Some shops and distilleries sell Habushu — awamori with a habu pit viper sealed inside the bottle. The snake is real. The claim that it boosts vitality is local mythology. Worth buying as a gift for someone with a sense of humor.
When to Go
March through May is the right answer for most travelers: good weather, manageable crowds, low humidity, water warm enough for snorkeling. June through August is hot and humid and peak season in the wrong direction — crowded and expensive.
September has typhoons. Not “might rain a bit” typhoons, serious storms that shut airports and cancel ferries. October is better once the season clears.
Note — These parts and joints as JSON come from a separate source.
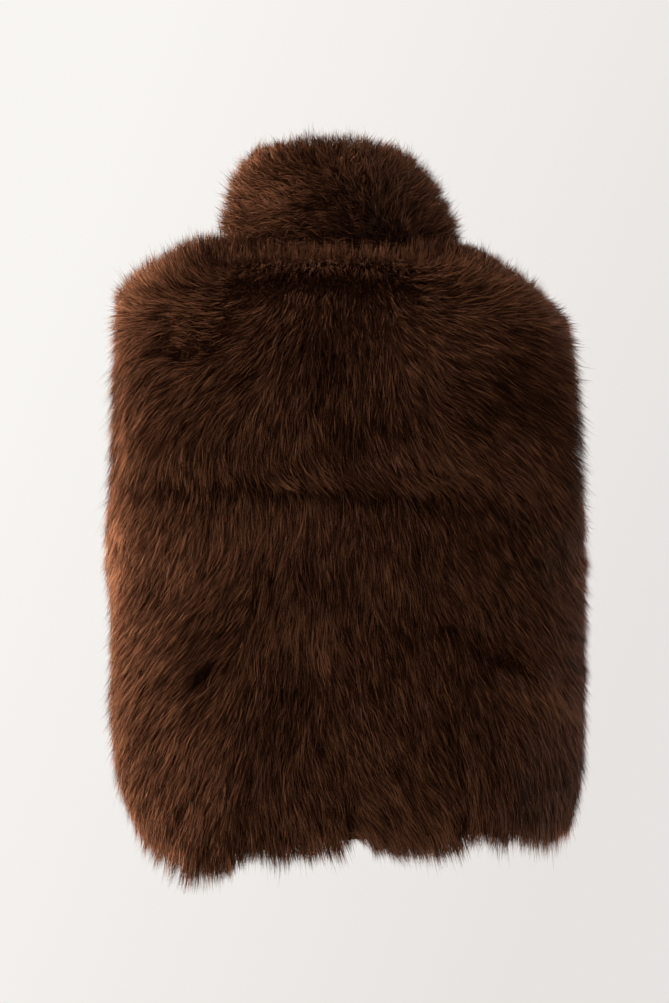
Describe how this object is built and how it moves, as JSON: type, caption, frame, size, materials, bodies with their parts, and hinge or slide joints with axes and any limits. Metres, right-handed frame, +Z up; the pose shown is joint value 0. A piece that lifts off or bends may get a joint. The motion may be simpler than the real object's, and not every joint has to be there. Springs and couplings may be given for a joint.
{
  "type": "sleeveless faux fur cape",
  "caption": "Hip-length sleeveless faux fur cape-vest with a stand collar, open armholes and an edge-to-edge front, in its worn form.",
  "frame": {"origin": "middle of the neck seam's ring, at the height of the neck points of the shoulder seams, where the wearer's neck and shoulders carry the garment", "axes": "+Z up; +Y out of the garment's back, so the fronts face -Y; +X towards the wearer's left"},
  "size_m": [0.4531, 0.2857, 0.6781],
  "materials": {
    "fur": "long soft faux fur pile, dark chestnut brown with reddish tips",
    "backing": "plain matt knitted backing, dark brown"
  },
  "bodies": {
    "root": {"back": "fur", "front_left": "fur", "front_right": "fur", "collar": "fur"}
  },
  "joints": []
}
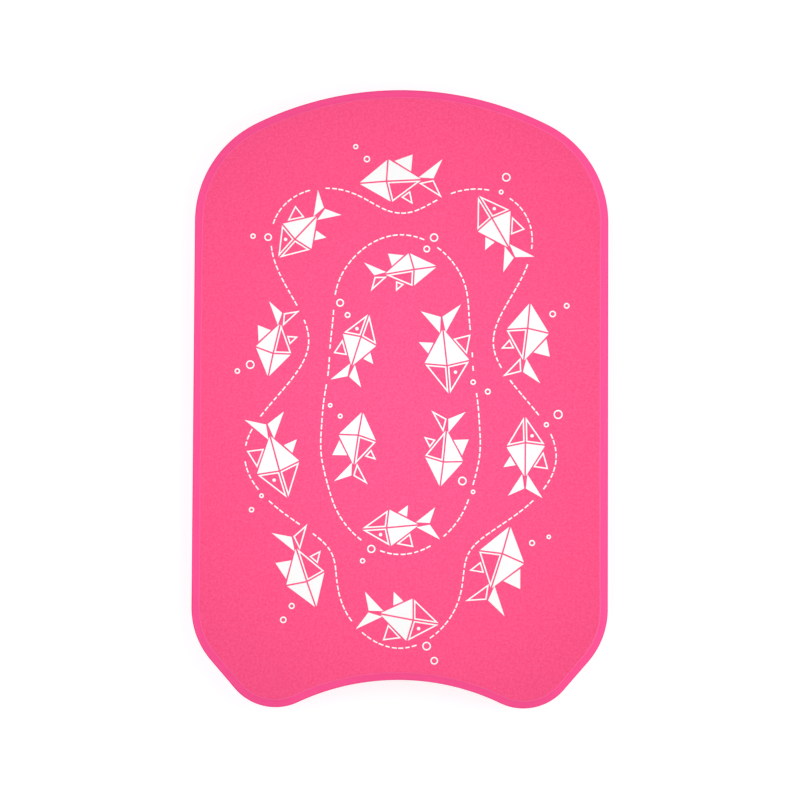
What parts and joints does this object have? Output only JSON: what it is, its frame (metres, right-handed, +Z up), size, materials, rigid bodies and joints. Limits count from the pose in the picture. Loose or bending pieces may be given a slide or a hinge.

December through February is too cold for beach swimming but dramatically cheaper on flights and hotels, and humpback whales migrate through the waters offshore between January and March.
What to Pack
The list is short: reef-safe mineral sunscreen (non-negotiable at the Keramas), water shoes for rocky beach entries, a light layer for evenings when the trade winds pick up, and your International Driving Permit if you’re renting a car.
Leave the heavy hiking boots at home. The trails here don’t require them and you’ll spend most of your time in sandals anyway.
I’ve been back to Okinawa twice and am already planning a third trip focused entirely on the outer islands, Miyako and Ishigaki further southwest, which have a reputation for even better diving and significantly fewer tourists. Whether that’s worth the extra logistics is something I’m still working out.